## PROBLEM REQUIREMENTS
How many of the lines contain the string "between"? Give the number, with no other words.

## MATERIAL PROVIDED
---------------
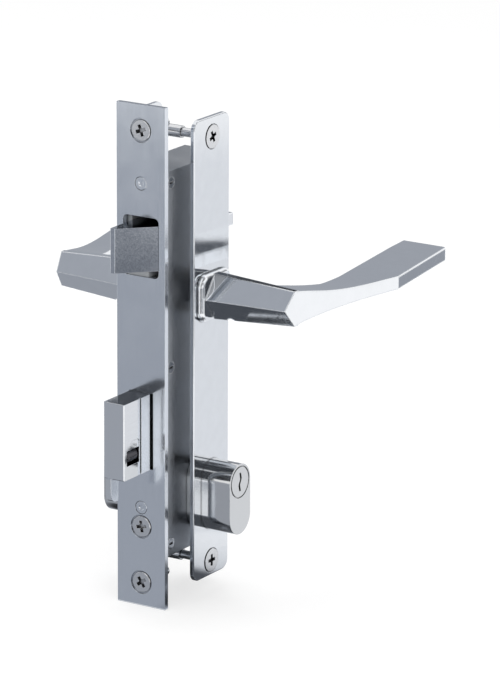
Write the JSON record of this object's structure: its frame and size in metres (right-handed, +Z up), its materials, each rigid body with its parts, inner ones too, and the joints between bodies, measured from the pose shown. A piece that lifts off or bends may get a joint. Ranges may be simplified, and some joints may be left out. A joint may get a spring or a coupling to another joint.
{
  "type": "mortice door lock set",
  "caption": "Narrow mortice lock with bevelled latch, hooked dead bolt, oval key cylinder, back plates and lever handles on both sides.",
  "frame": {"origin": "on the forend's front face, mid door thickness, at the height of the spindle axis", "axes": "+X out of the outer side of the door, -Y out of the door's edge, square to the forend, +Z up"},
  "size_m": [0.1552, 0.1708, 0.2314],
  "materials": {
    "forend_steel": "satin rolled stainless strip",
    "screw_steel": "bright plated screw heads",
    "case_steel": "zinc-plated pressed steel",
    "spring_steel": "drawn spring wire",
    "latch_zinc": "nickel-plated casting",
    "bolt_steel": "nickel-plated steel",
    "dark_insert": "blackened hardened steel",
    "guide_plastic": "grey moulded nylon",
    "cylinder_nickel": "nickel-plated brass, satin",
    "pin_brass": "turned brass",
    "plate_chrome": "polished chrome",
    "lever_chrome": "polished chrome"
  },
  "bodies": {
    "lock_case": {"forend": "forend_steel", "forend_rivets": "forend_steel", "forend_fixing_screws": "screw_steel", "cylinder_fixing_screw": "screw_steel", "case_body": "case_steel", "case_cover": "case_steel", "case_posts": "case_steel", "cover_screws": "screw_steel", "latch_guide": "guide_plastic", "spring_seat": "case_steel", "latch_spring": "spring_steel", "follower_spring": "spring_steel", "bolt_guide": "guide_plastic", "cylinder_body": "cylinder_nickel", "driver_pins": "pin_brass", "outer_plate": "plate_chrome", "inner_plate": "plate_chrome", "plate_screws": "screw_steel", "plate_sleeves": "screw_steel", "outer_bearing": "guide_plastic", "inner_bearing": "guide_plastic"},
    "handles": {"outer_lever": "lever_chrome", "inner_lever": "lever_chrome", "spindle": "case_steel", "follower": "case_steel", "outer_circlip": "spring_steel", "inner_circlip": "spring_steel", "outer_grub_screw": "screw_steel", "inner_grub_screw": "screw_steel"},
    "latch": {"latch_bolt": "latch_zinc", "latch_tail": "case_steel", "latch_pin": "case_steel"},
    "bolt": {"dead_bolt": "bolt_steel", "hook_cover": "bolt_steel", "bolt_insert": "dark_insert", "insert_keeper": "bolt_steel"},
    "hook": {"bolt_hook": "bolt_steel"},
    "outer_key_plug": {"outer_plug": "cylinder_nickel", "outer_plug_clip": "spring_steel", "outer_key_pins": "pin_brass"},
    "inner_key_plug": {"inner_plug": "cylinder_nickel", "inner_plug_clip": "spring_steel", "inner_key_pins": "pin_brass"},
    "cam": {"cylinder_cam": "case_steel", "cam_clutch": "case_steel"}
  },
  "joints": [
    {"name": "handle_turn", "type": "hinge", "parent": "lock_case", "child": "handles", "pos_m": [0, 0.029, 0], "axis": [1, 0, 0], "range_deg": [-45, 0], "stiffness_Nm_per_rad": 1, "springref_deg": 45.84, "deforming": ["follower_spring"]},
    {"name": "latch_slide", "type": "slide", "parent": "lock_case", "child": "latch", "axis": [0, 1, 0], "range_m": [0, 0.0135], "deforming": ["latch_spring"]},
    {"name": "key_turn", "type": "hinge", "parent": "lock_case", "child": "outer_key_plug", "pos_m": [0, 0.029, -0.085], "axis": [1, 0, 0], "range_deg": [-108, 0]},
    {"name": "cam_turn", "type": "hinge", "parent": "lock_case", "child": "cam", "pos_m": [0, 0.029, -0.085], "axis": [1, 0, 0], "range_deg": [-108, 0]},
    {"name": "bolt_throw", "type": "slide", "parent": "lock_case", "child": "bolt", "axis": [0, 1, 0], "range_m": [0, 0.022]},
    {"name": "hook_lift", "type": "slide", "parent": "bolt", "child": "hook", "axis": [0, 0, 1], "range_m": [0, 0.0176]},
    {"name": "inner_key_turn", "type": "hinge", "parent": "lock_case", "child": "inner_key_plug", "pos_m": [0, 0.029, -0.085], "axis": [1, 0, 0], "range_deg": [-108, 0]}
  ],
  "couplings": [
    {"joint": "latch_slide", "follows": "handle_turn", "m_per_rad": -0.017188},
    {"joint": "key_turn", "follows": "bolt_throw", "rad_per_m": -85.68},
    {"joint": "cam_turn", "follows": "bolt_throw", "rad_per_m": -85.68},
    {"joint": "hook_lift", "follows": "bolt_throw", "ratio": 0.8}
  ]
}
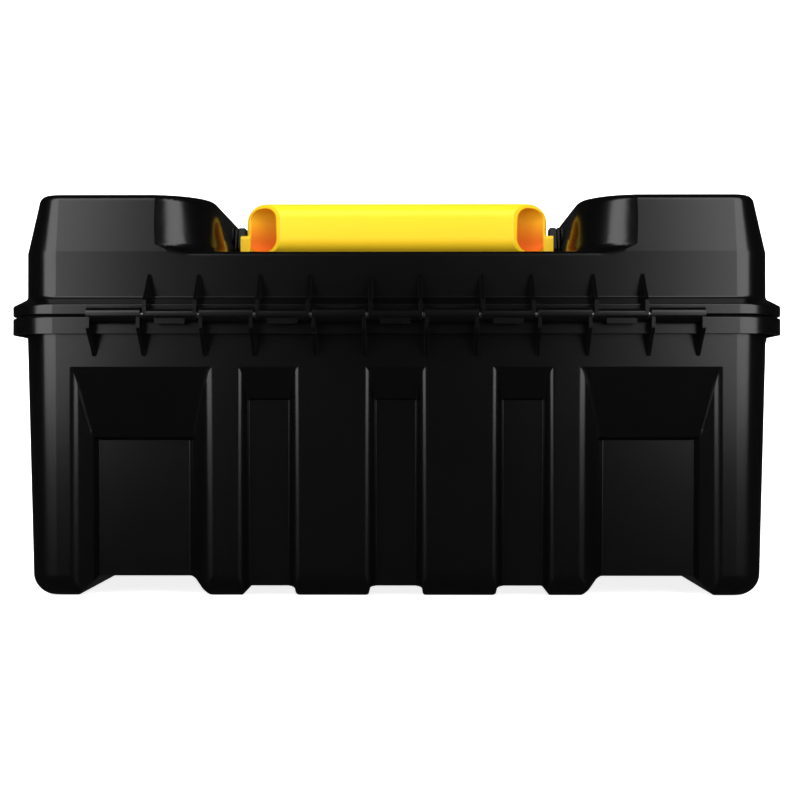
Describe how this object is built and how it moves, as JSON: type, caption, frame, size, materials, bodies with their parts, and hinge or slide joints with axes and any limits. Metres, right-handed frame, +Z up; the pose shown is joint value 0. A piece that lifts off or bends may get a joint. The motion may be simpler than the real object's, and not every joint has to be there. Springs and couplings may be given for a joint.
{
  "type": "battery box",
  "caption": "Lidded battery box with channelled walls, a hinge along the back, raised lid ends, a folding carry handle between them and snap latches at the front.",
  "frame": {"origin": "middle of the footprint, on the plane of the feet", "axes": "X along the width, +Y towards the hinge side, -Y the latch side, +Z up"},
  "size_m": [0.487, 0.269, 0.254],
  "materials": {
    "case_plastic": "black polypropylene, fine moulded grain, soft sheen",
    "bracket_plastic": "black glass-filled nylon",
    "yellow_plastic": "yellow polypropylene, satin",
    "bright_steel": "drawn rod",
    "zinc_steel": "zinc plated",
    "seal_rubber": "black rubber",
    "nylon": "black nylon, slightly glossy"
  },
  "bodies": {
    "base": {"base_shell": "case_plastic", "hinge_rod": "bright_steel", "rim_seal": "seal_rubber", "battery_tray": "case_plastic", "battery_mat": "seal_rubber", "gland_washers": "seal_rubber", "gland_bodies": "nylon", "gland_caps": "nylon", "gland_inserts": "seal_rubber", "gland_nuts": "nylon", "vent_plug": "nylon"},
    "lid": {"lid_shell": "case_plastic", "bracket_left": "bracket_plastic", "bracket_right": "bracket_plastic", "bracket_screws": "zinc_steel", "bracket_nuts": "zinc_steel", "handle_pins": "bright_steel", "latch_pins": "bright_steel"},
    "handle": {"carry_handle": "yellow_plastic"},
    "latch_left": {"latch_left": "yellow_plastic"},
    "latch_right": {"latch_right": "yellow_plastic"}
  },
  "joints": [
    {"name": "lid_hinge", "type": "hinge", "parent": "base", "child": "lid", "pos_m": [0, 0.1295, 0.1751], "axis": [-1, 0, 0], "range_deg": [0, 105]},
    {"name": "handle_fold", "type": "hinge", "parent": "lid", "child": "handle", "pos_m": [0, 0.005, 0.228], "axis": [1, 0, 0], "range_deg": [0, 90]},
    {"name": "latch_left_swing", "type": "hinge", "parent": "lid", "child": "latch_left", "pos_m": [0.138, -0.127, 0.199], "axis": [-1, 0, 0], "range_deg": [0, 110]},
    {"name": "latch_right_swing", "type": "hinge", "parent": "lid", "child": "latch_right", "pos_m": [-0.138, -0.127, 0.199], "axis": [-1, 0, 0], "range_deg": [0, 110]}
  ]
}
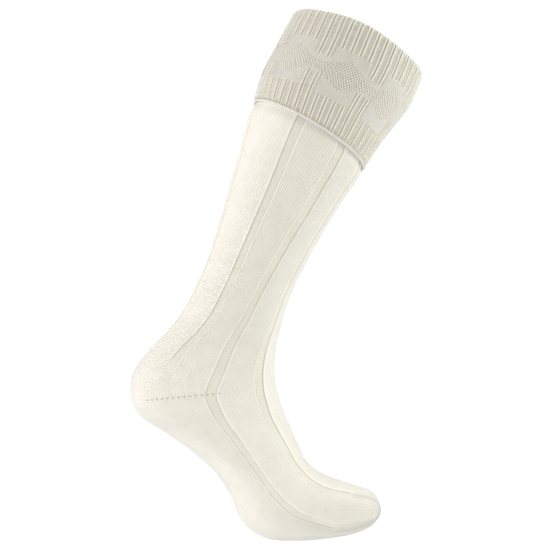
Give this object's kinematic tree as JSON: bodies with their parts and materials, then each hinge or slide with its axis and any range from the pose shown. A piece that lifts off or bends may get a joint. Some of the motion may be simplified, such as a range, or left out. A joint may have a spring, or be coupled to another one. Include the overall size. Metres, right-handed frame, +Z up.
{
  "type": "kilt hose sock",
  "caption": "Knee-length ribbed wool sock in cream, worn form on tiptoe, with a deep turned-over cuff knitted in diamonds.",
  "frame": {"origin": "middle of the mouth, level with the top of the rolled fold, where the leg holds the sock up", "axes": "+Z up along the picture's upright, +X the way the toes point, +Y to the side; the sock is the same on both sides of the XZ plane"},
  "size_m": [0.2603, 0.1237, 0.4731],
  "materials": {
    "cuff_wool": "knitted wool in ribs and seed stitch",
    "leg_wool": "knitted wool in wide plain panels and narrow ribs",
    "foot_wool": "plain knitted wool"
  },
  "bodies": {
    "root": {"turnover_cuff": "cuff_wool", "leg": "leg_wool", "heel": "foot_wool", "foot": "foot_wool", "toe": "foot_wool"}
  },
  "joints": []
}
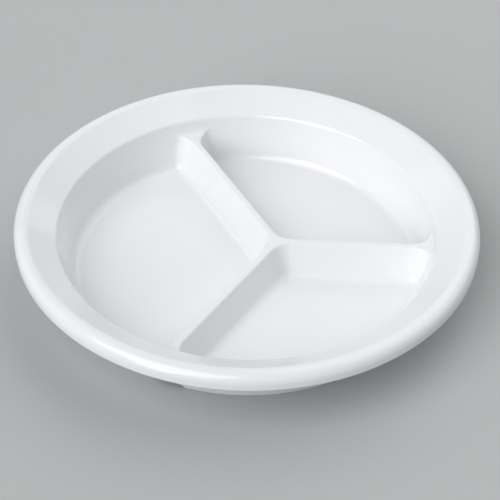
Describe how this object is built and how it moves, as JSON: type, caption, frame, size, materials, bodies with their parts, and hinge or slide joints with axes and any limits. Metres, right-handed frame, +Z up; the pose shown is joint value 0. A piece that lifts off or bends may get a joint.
---------------
## EXERCISE RESULT
2